The exercise: All lines in which the word "into" occurs are to be extracted.

Entries from a dataset
•••

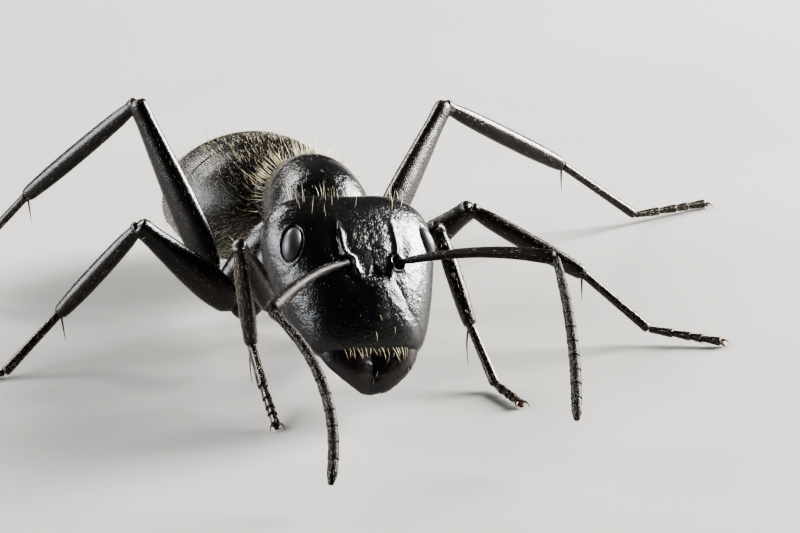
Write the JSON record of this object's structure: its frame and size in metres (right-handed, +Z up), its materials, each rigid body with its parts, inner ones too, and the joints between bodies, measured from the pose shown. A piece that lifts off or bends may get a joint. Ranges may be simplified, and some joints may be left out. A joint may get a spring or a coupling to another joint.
{
  "type": "carpenter ant figure",
  "caption": "Life-size still model of a black carpenter ant standing with raised head, feelers reaching forward and legs spread.",
  "frame": {"origin": "on the floor, at the middle of the figure's footprint", "axes": "-Y the way the ant faces, +X its left side, +Z up"},
  "size_m": [0.0172, 0.0164, 0.0045],
  "materials": {
    "body_cuticle": "glossy black cuticle with fine leathery sculpture",
    "eye_lens": "fine-faceted dark grey eye",
    "jaw_horn": "glossy black-brown horn",
    "leg_cuticle": "satin black-brown cuticle",
    "feeler_cuticle": "satin black-brown cuticle with short down"
  },
  "bodies": {
    "root": {"basitarsus_fore_left": "leg_cuticle", "basitarsus_fore_right": "leg_cuticle", "basitarsus_hind_left": "leg_cuticle", "basitarsus_hind_right": "leg_cuticle", "basitarsus_mid_left": "leg_cuticle", "basitarsus_mid_right": "leg_cuticle", "coxa_fore_left": "leg_cuticle", "coxa_fore_right": "leg_cuticle", "coxa_hind_left": "leg_cuticle", "coxa_hind_right": "leg_cuticle", "coxa_mid_left": "leg_cuticle", "coxa_mid_right": "leg_cuticle", "eye_left": "eye_lens", "eye_right": "eye_lens", "femur_fore_left": "leg_cuticle", "femur_fore_right": "leg_cuticle", "femur_hind_left": "leg_cuticle", "femur_hind_right": "leg_cuticle", "femur_mid_left": "leg_cuticle", "femur_mid_right": "leg_cuticle", "funiculus_left": "feeler_cuticle", "funiculus_right": "feeler_cuticle", "gaster_1": "body_cuticle", "gaster_2": "body_cuticle", "gaster_3": "body_cuticle", "gaster_4": "body_cuticle", "gaster_5": "body_cuticle", "head": "body_cuticle", "mandible_left": "jaw_horn", "mandible_right": "jaw_horn", "mesothorax": "body_cuticle", "petiole": "body_cuticle", "pronotum": "body_cuticle", "propodeum": "body_cuticle", "scape_left": "feeler_cuticle", "scape_right": "feeler_cuticle", "tarsus_fore_left": "leg_cuticle", "tarsus_fore_right": "leg_cuticle", "tarsus_hind_left": "leg_cuticle", "tarsus_hind_right": "leg_cuticle", "tarsus_mid_left": "leg_cuticle", "tarsus_mid_right": "leg_cuticle", "tibia_fore_left": "leg_cuticle", "tibia_fore_right": "leg_cuticle", "tibia_hind_left": "leg_cuticle", "tibia_hind_right": "leg_cuticle", "tibia_mid_left": "leg_cuticle", "tibia_mid_right": "leg_cuticle"}
  },
  "joints": []
}
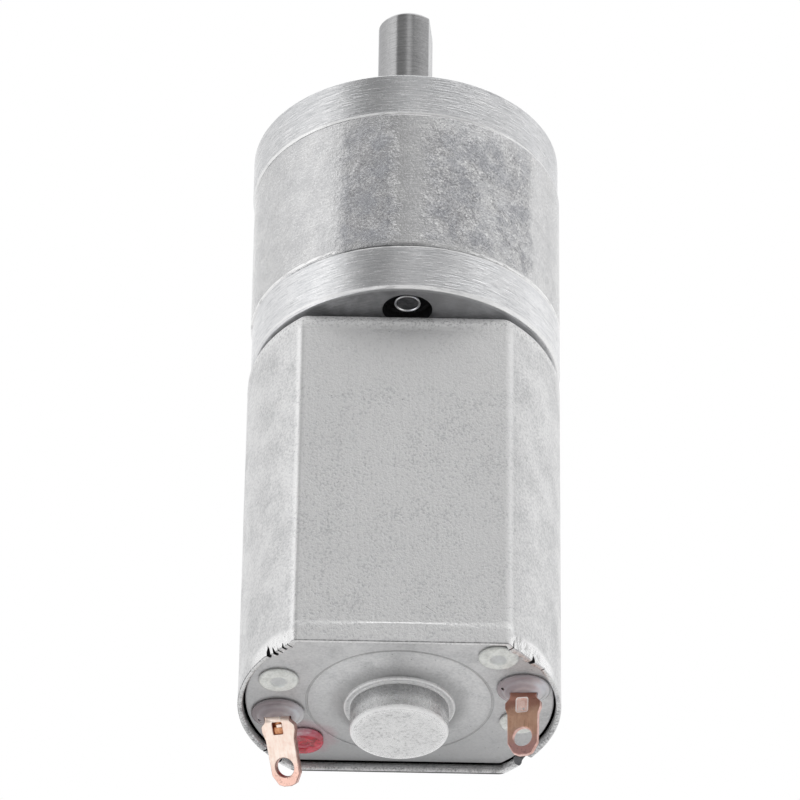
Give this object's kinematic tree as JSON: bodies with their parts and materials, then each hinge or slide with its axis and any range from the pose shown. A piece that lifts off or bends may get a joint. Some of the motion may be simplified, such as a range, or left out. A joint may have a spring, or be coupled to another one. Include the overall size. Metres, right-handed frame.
{
  "type": "geared dc motor",
  "caption": "Small brushed dc motor with flat-sided can and two-stage planetary gearbox; D-cut output shaft on the axis, tapped front face, two solder terminals at the rear.",
  "frame": {"origin": "centre of the gearbox's front mounting face, on the output shaft's axis", "axes": "+Z out along the output shaft, -Y out of one of the motor can's two flat sides, +X across the motor through the terminals"},
  "size_m": [0.02, 0.02, 0.0578],
  "materials": {
    "turned_steel": "turned steel with fine scratches running round it, nickel plated",
    "sintered_steel": "pressed and sintered steel, mottled grey with fine pits",
    "ground_steel": "ground bright steel",
    "screw_steel": "zinc plated steel",
    "plated_can": "deep-drawn sheet steel, satin nickel plate",
    "plated_plate": "pressed sheet steel, satin nickel plate, a little duller than the can",
    "bronze": "oil-filled sintered bronze",
    "magnet": "dark ferrite, matt",
    "nylon": "natural nylon, slightly translucent",
    "red_mark": "glossy red lacquer dot",
    "terminal_copper": "bare copper alloy strip, tarnished in places",
    "brush_carbon": "carbon, matt black",
    "laminations": "stacked electrical steel sheets",
    "insulation": "dark fibre and moulded plastic",
    "copper_wire": "enamelled copper wire",
    "commutator_copper": "bright copper"
  },
  "bodies": {
    "housing": {"front_cap": "turned_steel", "output_bush": "bronze", "output_thrust_washer": "ground_steel", "ring_gear": "sintered_steel", "gearbox_rear_plate": "turned_steel", "gearbox_screws": "screw_steel", "motor_screws": "screw_steel", "thrust_plate": "ground_steel", "motor_can": "plated_can", "end_plate": "plated_plate", "front_bush": "bronze", "rear_bush": "bronze", "magnet_left": "magnet", "magnet_right": "magnet", "magnet_spring": "screw_steel", "brush_holder": "nylon", "polarity_mark": "red_mark", "terminal_left": "terminal_copper", "terminal_right": "terminal_copper", "brush_arm_left": "terminal_copper", "brush_arm_right": "terminal_copper", "brush_left": "brush_carbon", "brush_right": "brush_carbon"},
    "rotor": {"motor_shaft": "ground_steel", "motor_pinion": "bronze", "rotor_core": "laminations", "rotor_insulation": "insulation", "winding_1": "copper_wire", "winding_2": "copper_wire", "winding_3": "copper_wire", "commutator_hub": "insulation", "commutator_segments": "commutator_copper", "commutator_ring": "magnet", "rotor_spacer": "nylon", "front_washers": "bronze", "rear_washers": "bronze"},
    "first_stage": {"first_carrier": "sintered_steel", "first_planet_pins": "ground_steel", "second_sun_gear": "sintered_steel"},
    "output": {"output_shaft": "ground_steel", "output_carrier": "sintered_steel", "output_planet_pins": "ground_steel", "retaining_clip": "screw_steel"},
    "output_planet_1": {"output_planet_1": "sintered_steel"},
    "output_planet_2": {"output_planet_2": "sintered_steel"},
    "output_planet_3": {"output_planet_3": "sintered_steel"},
    "first_planet_1": {"first_planet_1": "sintered_steel"},
    "first_planet_2": {"first_planet_2": "sintered_steel"},
    "first_planet_3": {"first_planet_3": "sintered_steel"}
  },
  "joints": [
    {"name": "rotor_spin", "type": "hinge", "parent": "housing", "child": "rotor", "pos_m": [0, 0, 0], "axis": [0, 0, 1], "continuous": true},
    {"name": "first_stage_spin", "type": "hinge", "parent": "housing", "child": "first_stage", "pos_m": [0, 0, 0], "axis": [0, 0, 1], "continuous": true},
    {"name": "output_spin", "type": "hinge", "parent": "housing", "child": "output", "pos_m": [0, 0, 0], "axis": [0, 0, 1], "continuous": true},
    {"name": "first_planet_1_spin", "type": "hinge", "parent": "first_stage", "child": "first_planet_1", "pos_m": [0.00405, 0, 0], "axis": [0, 0, 1], "continuous": true},
    {"name": "first_planet_2_spin", "type": "hinge", "parent": "first_stage", "child": "first_planet_2", "pos_m": [-0.00202, 0.00351, 0], "axis": [0, 0, 1], "continuous": true},
    {"name": "first_planet_3_spin", "type": "hinge", "parent": "first_stage", "child": "first_planet_3", "pos_m": [-0.00202, -0.00351, 0], "axis": [0, 0, 1], "continuous": true},
    {"name": "output_planet_1_spin", "type": "hinge", "parent": "output", "child": "output_planet_1", "pos_m": [0.00405, 0, 0], "axis": [0, 0, 1], "continuous": true},
    {"name": "output_planet_2_spin", "type": "hinge", "parent": "output", "child": "output_planet_2", "pos_m": [-0.00202, 0.00351, 0], "axis": [0, 0, 1], "continuous": true},
    {"name": "output_planet_3_spin", "type": "hinge", "parent": "output", "child": "output_planet_3", "pos_m": [-0.00202, -0.00351, 0], "axis": [0, 0, 1], "continuous": true}
  ],
  "couplings": [
    {"joint": "first_stage_spin", "follows": "rotor_spin", "ratio": 0.22222},
    {"joint": "output_spin", "follows": "rotor_spin", "ratio": 0.049383},
    {"joint": "first_planet_1_spin", "follows": "rotor_spin", "ratio": -0.62222},
    {"joint": "first_planet_2_spin", "follows": "rotor_spin", "ratio": -0.62222},
    {"joint": "first_planet_3_spin", "follows": "rotor_spin", "ratio": -0.62222},
    {"joint": "output_planet_1_spin", "follows": "rotor_spin", "ratio": -0.13827},
    {"joint": "output_planet_2_spin", "follows": "rotor_spin", "ratio": -0.13827},
    {"joint": "output_planet_3_spin", "follows": "rotor_spin", "ratio": -0.13827}
  ]
}
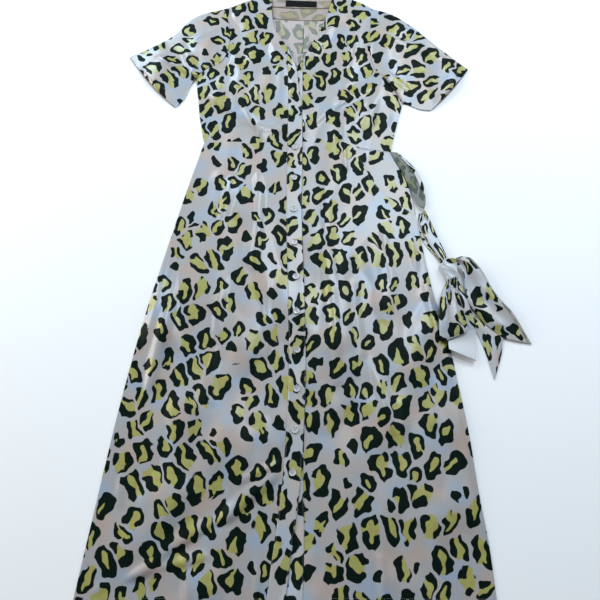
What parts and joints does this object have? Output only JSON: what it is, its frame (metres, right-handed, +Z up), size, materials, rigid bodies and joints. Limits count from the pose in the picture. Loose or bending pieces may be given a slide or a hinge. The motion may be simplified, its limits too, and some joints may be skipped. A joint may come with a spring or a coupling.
{
  "type": "button-down midi dress",
  "caption": "Short-sleeved V-neck midi dress of thin printed cloth, buttoned down the front, laid flat on its back with its tie belt in a bow beside the hip.",
  "frame": {"origin": "middle of the box around the laid-out dress, on the surface it lies on", "axes": "+Z up from that surface, +Y from the hem to the neck, +X to the right as seen from above, which is the wearer's left side"},
  "size_m": [0.79, 1.235, 0.0204],
  "materials": {
    "printed_cloth": "smooth light satin weave, printed all over with dark rosettes filled with yellow-green on a blue-white ground",
    "belt_cloth": "the same printed satin, cut into the tie belt",
    "wrong_side": "the wrong side of the same cloth, duller, with the print showing through faintly",
    "facing_cloth": "the facing and band inside the neck, wrong side, darker and duller",
    "label": "plain black woven tape, bare",
    "button": "white with a soft pearl shine"
  },
  "bodies": {
    "root": {"back_bodice_left": "wrong_side", "back_bodice_right": "wrong_side", "back_skirt": "wrong_side", "front_bodice_left": "printed_cloth", "front_bodice_right": "printed_cloth", "front_skirt_left": "printed_cloth", "front_skirt_right": "printed_cloth", "pocket_side_piece": "printed_cloth", "buttonhole_band": "printed_cloth", "button_band": "printed_cloth", "sleeve_left": "printed_cloth", "sleeve_right": "printed_cloth", "neck_facing": "facing_cloth", "neck_band": "facing_cloth", "neck_label": "label", "centre_back_allowance": "wrong_side", "belt_strand_upper": "belt_cloth", "belt_strand_lower": "belt_cloth", "belt_knot": "belt_cloth", "belt_tail_upper": "belt_cloth", "belt_tail_lower": "belt_cloth", "belt_loop_upper": "belt_cloth", "belt_loop_lower": "belt_cloth", "button_1": "button", "button_2": "button", "button_3": "button", "button_4": "button", "button_5": "button", "button_6": "button", "button_7": "button", "button_8": "button", "button_9": "button", "button_10": "button"}
  },
  "joints": []
}
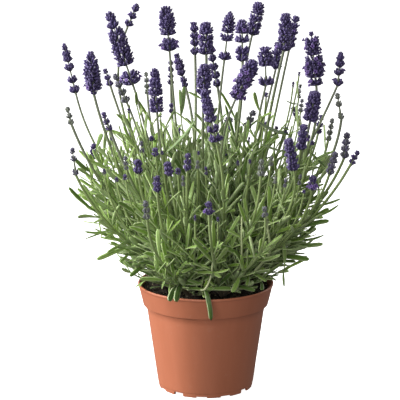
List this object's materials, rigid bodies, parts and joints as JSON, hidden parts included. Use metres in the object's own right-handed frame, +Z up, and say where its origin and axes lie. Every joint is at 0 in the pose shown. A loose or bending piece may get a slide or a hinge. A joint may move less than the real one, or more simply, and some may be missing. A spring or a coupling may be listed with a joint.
{
  "type": "potted lavender",
  "caption": "Lavender in bloom in a plain round plastic nursery pot, with violet flower spikes on bare stems over a dense mound of narrow grey-green leaves.",
  "frame": {"origin": "on the pot's axis, in the plane of the foot ring that the pot stands on", "axes": "+Z up along the pot's axis, -Y towards the front, +X to the right seen from the front"},
  "size_m": [0.262, 0.2311, 0.337],
  "materials": {
    "pot_plastic": "satin",
    "peat": "matte",
    "foliage": "matte",
    "flowers": "matte"
  },
  "bodies": {
    "root": {"pot": "pot_plastic", "soil": "peat", "branch_1": "foliage", "branch_2": "foliage", "branch_3": "foliage", "branch_4": "foliage", "branch_5": "foliage", "branch_6": "foliage", "branch_7": "foliage", "spike_01": "flowers", "spike_02": "flowers", "spike_03": "flowers", "spike_04": "flowers", "spike_05": "flowers", "spike_06": "flowers", "spike_07": "flowers", "spike_08": "flowers", "spike_09": "flowers", "spike_10": "flowers", "spike_11": "flowers", "spike_12": "flowers", "spike_13": "flowers", "spike_14": "flowers", "spike_15": "flowers", "spike_16": "flowers", "spike_17": "flowers", "spike_18": "flowers", "spike_19": "flowers", "spike_20": "flowers", "spike_21": "flowers", "spike_22": "flowers", "spike_23": "flowers", "spike_24": "flowers", "spike_25": "flowers", "spike_26": "flowers", "spike_27": "flowers", "spike_28": "flowers", "spike_29": "flowers", "spike_30": "flowers", "spike_31": "flowers", "spike_32": "flowers", "spike_33": "flowers", "spike_34": "flowers", "spike_35": "flowers", "spike_36": "flowers", "spike_37": "flowers", "spike_38": "flowers", "spike_39": "flowers", "spike_40": "flowers", "spike_41": "flowers", "spike_42": "flowers", "spike_43": "flowers", "spike_44": "flowers", "spike_45": "flowers", "spike_46": "flowers", "spike_47": "flowers", "spike_48": "flowers", "spike_49": "flowers", "spike_50": "flowers", "spike_51": "flowers"}
  },
  "joints": []
}
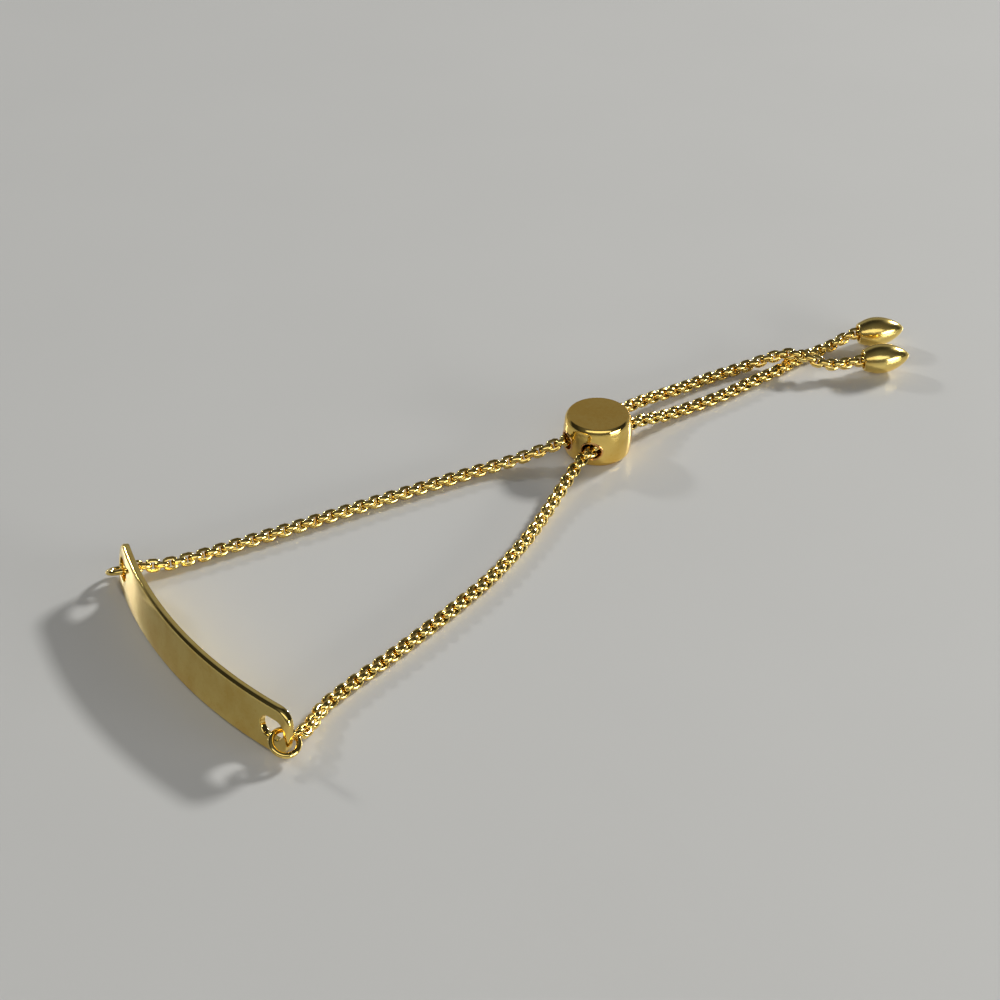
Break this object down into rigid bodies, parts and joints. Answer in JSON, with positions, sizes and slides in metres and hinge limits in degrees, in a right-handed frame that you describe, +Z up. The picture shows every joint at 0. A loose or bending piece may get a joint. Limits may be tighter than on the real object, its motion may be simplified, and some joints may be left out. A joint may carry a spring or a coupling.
{
  "type": "chain bracelet",
  "caption": "Adjustable round box chain bracelet with a curved bar, a sliding round bead that sets the loop's size, and drop-shaped end beads.",
  "frame": {"origin": "middle of the base of the whole object's box, on the surface it lies on", "axes": "+X from the bar towards the drop-shaped end beads, +Z up from the surface"},
  "size_m": [0.1062, 0.0369, 0.0051],
  "materials": {
    "bar_gold": "mirror polished yellow gold plating",
    "ring_gold": "polished yellow gold plating",
    "chain_gold": "bright yellow gold plating with stamped edges",
    "bead_gold": "polished yellow gold plating, its top disc lightly brushed",
    "drop_gold": "mirror polished yellow gold plating"
  },
  "bodies": {
    "root": {"bar": "bar_gold", "ring_far": "ring_gold", "ring_near": "ring_gold", "chain_far": "chain_gold", "chain_near": "chain_gold", "slider_bead": "bead_gold", "end_bead_far": "drop_gold", "end_bead_near": "drop_gold"}
  },
  "joints": []
}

•••

Task solution:
    "belt_cloth": "the same printed satin, cut into the tie belt",
Break this object down into rigid bodies, parts and joints. Answer in JSON, with positions, sizes and slides in metres and hinge limits in degrees, in a right-handed frame that you describe, +Z up. The picture shows every joint at 0. A loose or bending piece may get a joint. Limits may be tighter than on the real object, its motion may be simplified, and some joints may be left out. A joint may carry a spring or a coupling.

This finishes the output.